Final assembly and detail painting went smoothly enough, though the landing gear was a problem. The scale-thickness of the landing legs meant they were very fragile, and though the legs slot into keyed receivers the outer bay doors did not slot equally into the wing lower surface, the net result of which was a toed-in look. The gear units as a whole are acceptable, but when you know a Mustang’s legs are vertical it does grate a bit. I know what to look out for next time.  After my usual round of finishing techniques were applied, the model looked very nice on the shelf; it was not a difficult build, indeed most of the issues I had were with the decals, not the kit. In future I would do my best to paint the spinner cone rather than wrap on a decal, though other brands may lie down more tightly – this is also my first time using Eagle Strike decals, incidentally, and they may call for a stronger setting solution. (Odd, once again, as Aeromaster, which is the sister line and presumably shares identical manufacture specifics, reacts well to Microscale chemistry…)

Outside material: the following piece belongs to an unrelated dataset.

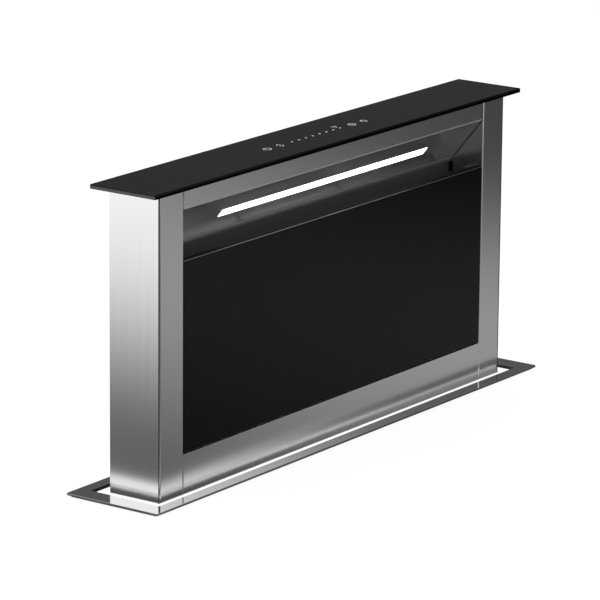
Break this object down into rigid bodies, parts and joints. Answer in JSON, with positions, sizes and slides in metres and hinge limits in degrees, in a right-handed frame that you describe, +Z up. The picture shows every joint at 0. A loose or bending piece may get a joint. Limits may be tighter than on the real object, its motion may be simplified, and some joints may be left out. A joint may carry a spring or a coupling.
{
  "type": "downdraft vent",
  "caption": "Worktop downdraft vent: a steel tower with a black glass door and cap rises through a flange from a chassis that holds its lift and blower.",
  "frame": {"origin": "centre of the worktop opening, on the worktop's top surface under the flange gasket", "axes": "+X along the tower to its right seen from the front, +Y to the back, +Z up"},
  "size_m": [0.887, 0.3554, 1.111],
  "materials": {
    "brushed_steel": "brushed along its length",
    "black_glass": "black, polished",
    "galvanised_steel": "zinc coated",
    "black_plastic": "moulded, fine grain",
    "white_nylon": "machined",
    "black_rubber": "matt",
    "aluminium": "satin",
    "filter_mesh": "layered mesh",
    "circuit_board": "green lacquer",
    "lamp_lens": "frosted, lit from behind",
    "bright_steel": "zinc plated",
    "motor_steel": "black",
    "cast_housing": "die cast",
    "magnet": "nickel plated"
  },
  "bodies": {
    "chassis": {"worktop_flange": "brushed_steel", "worktop_gasket": "black_rubber", "chassis_front_panel": "galvanised_steel", "chassis_back_panel": "galvanised_steel", "chassis_floor": "galvanised_steel", "clamp_brackets": "galvanised_steel", "clamp_screws": "bright_steel", "neck_glides": "white_nylon", "mast_feet": "galvanised_steel", "mast_heads": "galvanised_steel", "idler_axles": "bright_steel", "shaft_bearings": "cast_housing", "lift_gearbox": "cast_housing", "lift_motor": "motor_steel", "volute_back_shell": "black_plastic", "volute_front_shell": "black_plastic", "blower_motor": "motor_steel", "motor_screws": "bright_steel", "outlet_collar": "galvanised_steel", "damper_rod": "bright_steel", "control_box": "black_plastic", "control_box_lid": "black_plastic", "control_board": "circuit_board", "mains_gland": "black_plastic", "chassis_end_left": "galvanised_steel", "chassis_end_right": "galvanised_steel", "mast_left": "aluminium", "mast_right": "aluminium", "lift_belt_left": "black_rubber", "lift_belt_right": "black_rubber"},
    "tower": {"side_panel_left": "brushed_steel", "side_panel_right": "brushed_steel", "front_stile_left": "brushed_steel", "front_stile_right": "brushed_steel", "top_rail": "brushed_steel", "bottom_rail": "brushed_steel", "back_panel": "brushed_steel", "top_plate": "galvanised_steel", "touch_board": "circuit_board", "cap_glass": "black_glass", "led_diffuser": "lamp_lens", "led_channel": "aluminium", "led_board": "circuit_board", "filter_partition": "motor_steel", "drip_tray": "galvanised_steel", "grease_filter_frames": "aluminium", "grease_filter_meshes": "filter_mesh", "door_magnets": "magnet", "carriages": "white_nylon", "belt_clamps": "bright_steel"},
    "door": {"door_glass": "black_glass", "door_frame": "motor_steel", "door_hinge_pins": "bright_steel"},
    "drive_shaft": {"drive_shaft": "bright_steel", "drive_pulleys": "aluminium"},
    "idler_left": {"idler_pulley_left": "white_nylon"},
    "idler_right": {"idler_pulley_right": "white_nylon"},
    "impeller": {"impeller": "black_plastic"},
    "damper_front": {"damper_flap_front": "aluminium"},
    "damper_rear": {"damper_flap_rear": "aluminium"}
  },
  "joints": [
    {"name": "tower_lift", "type": "slide", "parent": "chassis", "child": "tower", "axis": [0, 0, 1], "range_m": [-0.3995, 0]},
    {"name": "drive_shaft_spin", "type": "hinge", "parent": "chassis", "child": "drive_shaft", "pos_m": [0, -0.014, -0.66], "axis": [1, 0, 0], "range_deg": [-1528, 0]},
    {"name": "idler_left_spin", "type": "hinge", "parent": "chassis", "child": "idler_left", "pos_m": [-0.3695, -0.014, -0.034], "axis": [1, 0, 0], "range_deg": [-1528, 0]},
    {"name": "idler_right_spin", "type": "hinge", "parent": "chassis", "child": "idler_right", "pos_m": [0.3695, -0.014, -0.034], "axis": [1, 0, 0], "range_deg": [-1528, 0]},
    {"name": "door_tilt", "type": "hinge", "parent": "tower", "child": "door", "pos_m": [0, -0.0312, 0.0615], "axis": [1, 0, 0], "range_deg": [0, 75]},
    {"name": "impeller_spin", "type": "hinge", "parent": "chassis", "child": "impeller", "pos_m": [0, -0.0752, -0.43], "axis": [0, -1, 0], "continuous": true},
    {"name": "damper_front_swing", "type": "hinge", "parent": "chassis", "child": "damper_front", "pos_m": [0.211, -0.1377, -0.532], "axis": [0, 0, 1], "range_deg": [0, 75], "stiffness_Nm_per_rad": 0.01},
    {"name": "damper_rear_swing", "type": "hinge", "parent": "chassis", "child": "damper_rear", "pos_m": [0.211, -0.1377, -0.532], "axis": [0, 0, -1], "range_deg": [0, 75], "stiffness_Nm_per_rad": 0.01}
  ],
  "couplings": [
    {"joint": "drive_shaft_spin", "follows": "tower_lift", "rad_per_m": 66.667},
    {"joint": "idler_left_spin", "follows": "tower_lift", "rad_per_m": 66.667},
    {"joint": "idler_right_spin", "follows": "tower_lift", "rad_per_m": 66.667}
  ]
}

Will I repeat this process? Well, I ordered up two more Airfix Mustangs before I was finished this one, and I can see me adding one or two to each year’s build list. (I used Eduard etched harness on this one but I might skip that in future, or at least I'll need to be mentally ready to tackle that aspect, as working with etch at 1:72nd scale, and having it come out looking decent, is no mean feat!)

At last, an inexpensive but well-detailed kit (if not quite an A+ on its report card), nicely accurate and easy to build, that will serve as the basis for so many of those decals that have been filed away for years! I can see a large part of my 1:72nd scale Mustang fleet being Airfix in origin, something I would not have expected in years gone by. Highly recommended!